В древности смертная казнь, в отличие от убийства из мести, часто бывала жертвоприношением. У древних германцев, по свидетельству Тацита, карать смертью (и даже подвергать бичеванию) дозволялось только жрецам, да и они делали это «как бы не в наказание и не по распоряжению вождя, а якобы по повелению Бога». В Скандинавии готовящийся к смерти преступник становился лицом, приближенным к Богу: казнь превращалась в народное празднество, являлись вожди, виновника торжества окружали почестями, украшали, одаривали подарками. Кровью казненного кропили священные предметы, а в Мексике жрец отжимал вырванное бьющееся сердце прямиком на губы идола.
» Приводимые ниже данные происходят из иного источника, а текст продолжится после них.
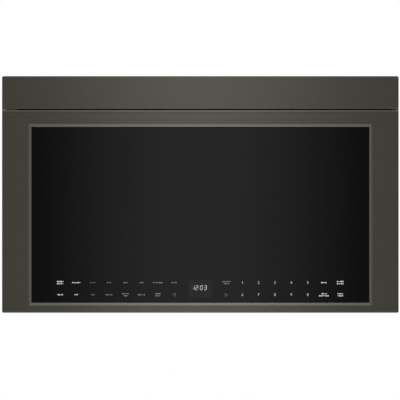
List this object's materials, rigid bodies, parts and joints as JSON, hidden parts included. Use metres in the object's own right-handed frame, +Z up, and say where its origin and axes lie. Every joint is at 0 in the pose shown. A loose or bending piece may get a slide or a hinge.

Роль палача сближалась с ролью жреца — именно это окружало палачей почтением, и обаяние это не вернуть никаким чистым сердцем и холодными руками. Именно отблеск священнодействия позволял массовые сожжения еретиков превращать в атрибуты государственных торжеств — по случаю вступления на престол или в брак, по случаю рождения наследника и т. п. Жгли несколько дней подряд (без пролития крови — опять символ!) сотнями и тысячами, для пущей яркости обряжая средства иллюминации в пропитанные серой рубахи и набивая горючие вещества «в секретные части тела». Ролью палача не брезговали и монархи: Дарий собственноручно отрезал нос, губы и уши индийскому царю, Иван Грозный тоже любил потешиться, Петр I самолично отрубил головы пятерым стрельцам (а Алексашка Меньшиков похвалялся, что управился аж с двадцатью — казнь-спорт).